Pech Sotheary / Khmer Times Share:
Lim Kean Hor
Lim Kean Hor, Minister of Water Resources and Meteorology.

Cooperation in transboundary water management, food and energy security and climate change was discussed during the first day of the Asia-Europe Meeting in Siem Reap today.

The Kingdom is hosting the 8th ASEM until today. The theme is sustainable development and about 100 government officials, experts, researchers and local and international NGOs are participating.

According to the ASEM website, the meeting is an intergovernmental process aimed to foster dialogue and cooperation between Asia and Europe.
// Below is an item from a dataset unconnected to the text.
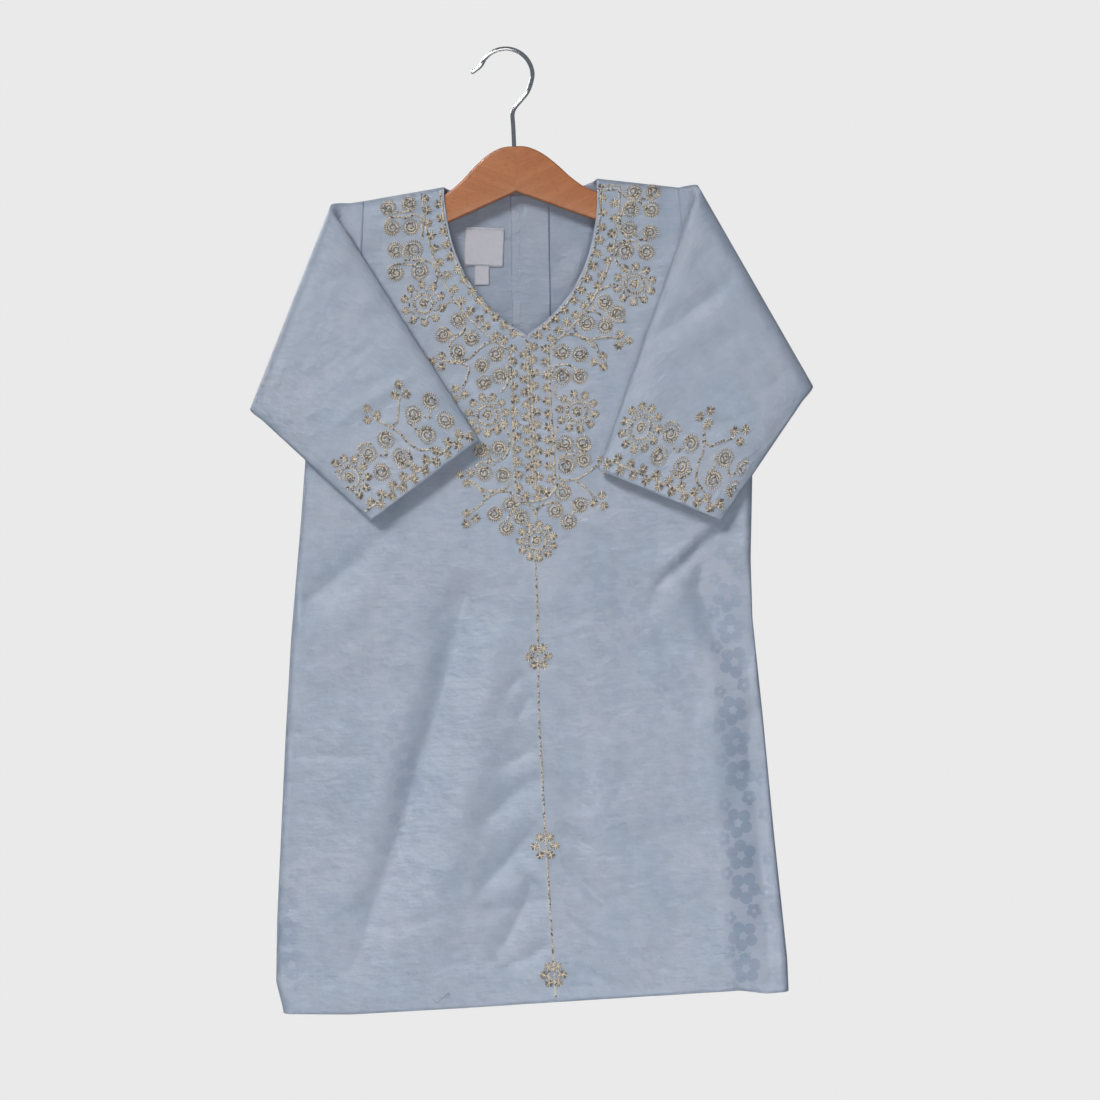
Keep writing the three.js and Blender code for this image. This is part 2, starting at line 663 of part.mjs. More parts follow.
const hanger = new THREE.Group();
hanger.add(named('hanger_left', hangerHalf(-1), material(0xa86e4b, 0.5)));
hanger.add(named('hanger_right', hangerHalf(1), material(0xa86e4b, 0.5)));
hanger.add(named('hanger_hook', hookGeometry(), material(0xb8b8b8, 0.15, 1)));

const part = new THREE.Group();
part.add(garment, hanger);

export default part;
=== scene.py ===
"""A child's jalabiya on its wooden hanger: cloth, embroidery, sewing, wood and wire."""
import math
import random
from collections import namedtuple

import bmesh
import bpy
import numpy as np
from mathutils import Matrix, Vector, noise


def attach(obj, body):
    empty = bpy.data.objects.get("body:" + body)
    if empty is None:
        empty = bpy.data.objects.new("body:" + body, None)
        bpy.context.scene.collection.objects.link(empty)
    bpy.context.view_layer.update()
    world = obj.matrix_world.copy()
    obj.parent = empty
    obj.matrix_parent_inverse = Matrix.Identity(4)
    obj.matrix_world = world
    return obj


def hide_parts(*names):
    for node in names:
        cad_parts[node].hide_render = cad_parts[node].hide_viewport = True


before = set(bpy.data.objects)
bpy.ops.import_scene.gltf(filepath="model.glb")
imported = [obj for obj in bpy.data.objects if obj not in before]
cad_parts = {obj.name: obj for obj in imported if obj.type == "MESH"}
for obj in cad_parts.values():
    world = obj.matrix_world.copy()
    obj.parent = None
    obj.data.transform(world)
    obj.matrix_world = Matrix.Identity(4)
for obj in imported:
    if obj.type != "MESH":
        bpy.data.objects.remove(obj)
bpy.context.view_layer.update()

MM = 0.001
random.seed(7)

# ---------------------------------------------------------------- camera

FRAME_WIDTH = 715 * MM          # how much of the garment's plane the camera sees, from side to side
FRAME_CENTRE = (11.9 * MM, -326.5 * MM)
CAMERA_DISTANCE = 2.3
CAMERA_ROLL = math.radians(2.5)
SENSOR = 36.0
FRONT_PLANE = -10 * MM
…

It currently comprises of 30 European and 21 Asian countries, the European Union and the Asean Secretariat.

It said the meeting addresses political, economic, social, cultural, and educational issues of common interest.

Lim Kean Hor, Minister of Water Resources and Meteorology and chairman of the National Mekong Committee said that every country in the world needs to work together to address water challenges faced around the globe.

Mr Kean Hor said partnership and cooperation have become essential in addressing challenges posed by climate change.

“Due to emerging climate change and increasing needs for development, while protecting the people’s well-being and the environment, water availability has become a major challenge, demanding immediate attention and action,” he said. “They need [to be addressed] to ensure that water resources are managed, conserved and used effectively and sustainably.”

“On behalf of the government, I would like to emphasise our firm commitment in supporting and promoting regional and international cooperation and partnership for sustainable water management and development,” he said.

An Pich Hatda, chief executive officer of the Mekong River Commission Secretariat, said Cambodia, Vietnam and Laos are rapidly growing due to many economic opportunities presented by the river.

Mr Pich Hatda said proper coordination between countries in the region and beyond is needed to avoid or mitigate risks and maximise opportunities.

He said the risks include natural disasters, deteriorating water quality and the decline of ecosystems.

“The development of the shared watercourse must be judicious, fair, reasonable and equitable,” he said. “It must benefit everyone sharing the river.”

Mr Pich Hatda noted economic growth and poverty eradication will be limited without coordinated development and effective river management.

Franck Viault, head of a delegation from the EU to the Kingdom, said the EU is fully committed to promoting integrated water resources management and effective water governance for long-term stability.

“This requires appropriate institutions, reliable data, capacity building, awareness-raising and funding,” Mr Viault said. “It should foster sustainable water management as well as the consideration of interlinkages with, for instance, energy, food security and ecosystems.”

Zoltan Gyorgy Horvath, Charges d’affaires of the Hungarian Embassy, said water security is key to peace and sustainable development.

Mr Horvath noted that Hungary is committed to sustainable water management.

“Hungry is highly devoted to the achievement of the sustainable development goals and believes that the fulfillment of agenda 2030 requires an integrated and comprehensive approach,” he said.

He added that sharing experience and best practices between macro-regional development strategies can provide additional benefits for other sub-regional initiatives by strengthening interregional cooperation capacities.